Food insecurity and consequent vulnerability, in terms of basic four-fold FAO concepts -- availability, access, utilisation of food and stability of these three dimension over time -- within the framework of poverty eradication, is the ex-ante (forward-looking) risk or probability that a household will, if currently non-poor, fall below the poverty line, or if currently poor, will remain in poverty. Thus the dynamic nature of food vulnerability in households is an outcome from a variety of risk factors (seasonal unemployment, damaged crop production) and an inability to manage those risks due to income as well as resource constraints.
Evidence and field research shows that about two-third of the households in these areas face food shortage, whether transitory or chronic. River bank and flood-prone areas, marked as high damaging response cluster, are the worst-off among monga-prone areas in terms of food insecurity. More than one-third of the households in these vulnerable zones face food shortage throughout the year and another one-third face temporary or seasonal food shortage during the year.
Core elements of various protection, prevention and promotional measures from government, local and national non-governmental organisations (NGOs), international donor and development partner agencies have reduced different degrees of food severity in the monga areas. The budget of fiscal year (FY) 2009-10 allocates a broad spectrum of tends for monga mitigation for both year-round social safety net programme and lean season. Vulnerable Group Development (VGD), Vulnerable Group Fund (VGF), Challenging the Frontiers of Poverty Reduction (CFPR), Chars Livelihood Programme (CLP), Programmed Initiative for Monga and the Eradication of Monga (PRIME) are some of the mitigation programmes working well and these combine social protection and complementary policy interventions.
Indeed, the direct beneficiaries of these income and employment generating activities are near about 10 to 15 per cent of total affected people due to limited budget allocation while the rest are not covered under social protection nets. Ultra poor households in monga-hit regions, which have no land or fixed asset or both are deprived as they can eat only a limited variety of food or eat fewer meals in a day and even suffer daylong hunger. Specially women and children are mostly affected in this case, producing serious social and economic consequences, including low schooling rate, losses in national productivity, income and income generating capacity for the future generation. This presumably continues in perpetuity.
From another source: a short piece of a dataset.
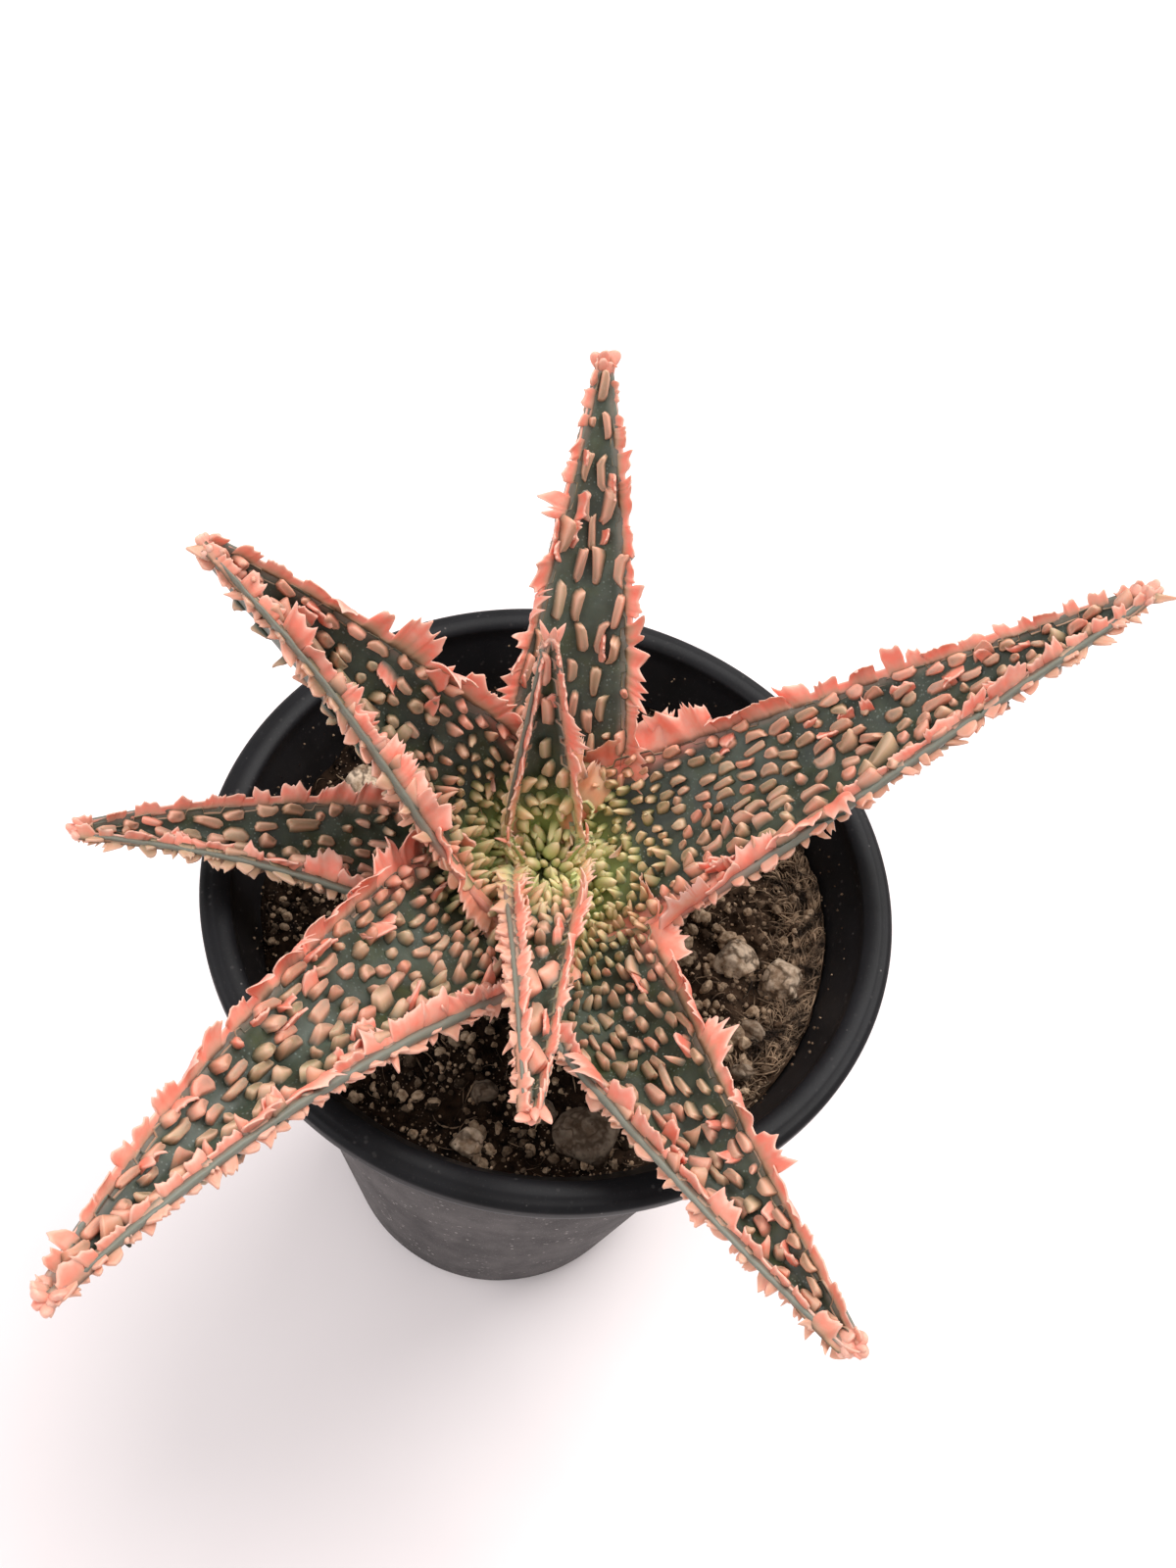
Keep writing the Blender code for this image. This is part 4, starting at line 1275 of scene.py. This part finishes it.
def make_stone(stone, material, number):
    draw = np.random.default_rng(STONE_SEED + number)
    ways, faces, radius = rock_points(draw, 5 if stone.wide > 6 else 4)
    spot = np.array([stone.x, stone.y, soil_top(stone.x, stone.y) + stone.high * PERCH])
    half = np.array([stone.wide, stone.long, stone.high]) / 2
    rough = np.array([noise.fractal(Vector(w * 2.6) + Vector(spot), 0.9, 2.1, 5) for w in ways])
    pits = np.array([noise.noise(Vector(w * 5.5) + Vector(spot)) for w in ways])
    pits = np.clip(np.abs(pits) * 6, 0, 1) - 1
    body = ways * (radius * (1 + 0.035 * rough + 0.02 * pits))[:, None] * half
    values = (("tone", "FLOAT", [stone.tone] * len(body)),)
    made = mesh_object(stone.name + "_fine", body + spot, faces, material, values, outward=False)
    made.data.shade_smooth()
    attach(made, BODY)
    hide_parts(stone.name)


# Studio

def make_floor():
    far = FLOOR_REACH
    corners = [(-far, -far, 0), (far, -far, 0), (far, far, 0), (-far, far, 0)]
    floor = mesh_object("floor", corners, [(0, 1, 2, 3)], floor_material(), outward=False)


def make_light(name, place, size, watts, colour):
    lamp = bpy.data.lights.new(name, "AREA")
    lamp.shape = "DISK"
    lamp.size = size
    lamp.energy = watts
    lamp.color = colour
    made = bpy.data.objects.new(name, lamp)
    made.location = place
    aim = Vector((0, 0, 0.08)) - Vector(place)
    made.rotation_euler = aim.to_track_quat("-Z", "Y").to_euler()
    bpy.context.collection.objects.link(made)


def make_studio():
    make_floor()
    world = bpy.data.worlds.new("studio")
    world.use_nodes = True
    sky = world.node_tree.nodes["Background"]
    sky.inputs["Color"].default_value = SKY
    sky.inputs["Strength"].default_value = SKY_STRENGTH
    bpy.context.scene.world = world
    for light in LIGHTS:
        make_light(*light)
    view = bpy.context.scene.view_settings
    view.view_transform = "Standard"
    view.look = "None"
    view.exposure = 0.0


def make_camera():
    """The photograph's camera: its tilt, its roll and where the rim's centre lies in the picture."""
    tilt, roll = math.radians(ELEVATION), math.radians(ROLL)
    forward = Vector((0, math.cos(tilt), -math.sin(tilt)))
    level = Vector((1, 0, 0))
    above = level.cross(forward)
    right = level * math.cos(roll) + above * math.sin(roll)
    up = above * math.cos(roll) - level * math.sin(roll)
    across = right * (RIM_OFF_RIGHT / FOCAL_PX * DISTANCE)
    down = up * (-RIM_OFF_DOWN / FOCAL_PX * DISTANCE)
    place = (Vector((0, 0, POT_H)) - forward * DISTANCE - across - down) * MM
    data = bpy.data.cameras.new("camera")
    data.sensor_width = SENSOR
    data.sensor_fit = "AUTO"
    data.lens = FOCAL_PX / FRAME_LONG * SENSOR
    data.clip_start = 0.005
    camera = bpy.data.objects.new("camera", data)
    turn = Matrix((right, up, -forward)).transposed()
    camera.matrix_world = Matrix.Translation(place) @ turn.to_4x4()
    bpy.context.collection.objects.link(camera)
    bpy.context.scene.camera = camera


def main():
    make_camera()
    make_studio()
    skin = leaf_material()
    for leaf in LEAVES:
        make_leaf(leaf, skin)
    make_pot(pot_material())
    soil = soil_material()
    make_soil(soil)
    make_grains(soil)
    make_fibres(fibre_material())
    pumice = stone_material()
    for number, stone in enumerate(STONES):
        make_stone(stone, pumice, number)
    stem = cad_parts["stem"]
    stem.data.materials.clear()
    stem.data.materials.append(stem_material())


main()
Reduced consumption as well as livelihood coping strategy index explains a quick qualitative look and rank on monga mitigating options. Households had to rely on less preferred food, borrow from neighbours, purchase food on credit (borrowing with high interest rate), or gather food from natural/wild sources when the family did not have enough money to buy food in monga or locally slack seasons. Hardship comes when people are induced to sell agricultural products, livestock and fixed/movable assets or take temporary migration.
As food vulnerability is an outcome from a variety of risk, policy-makers should broaden their efforts to analyze the risk factors of food insecurity addressing time fixed action plan to reduce the degree of severity and enhancing the ability to cope with different preventive strategies. Minimum calorie intake should be ensured for the unprivileged vulnerable groups through linked channels of connectivity involving strategic or buffer stock of food grains at upazila level, convenient supply chain management and, equal allocation of sufficient food aid.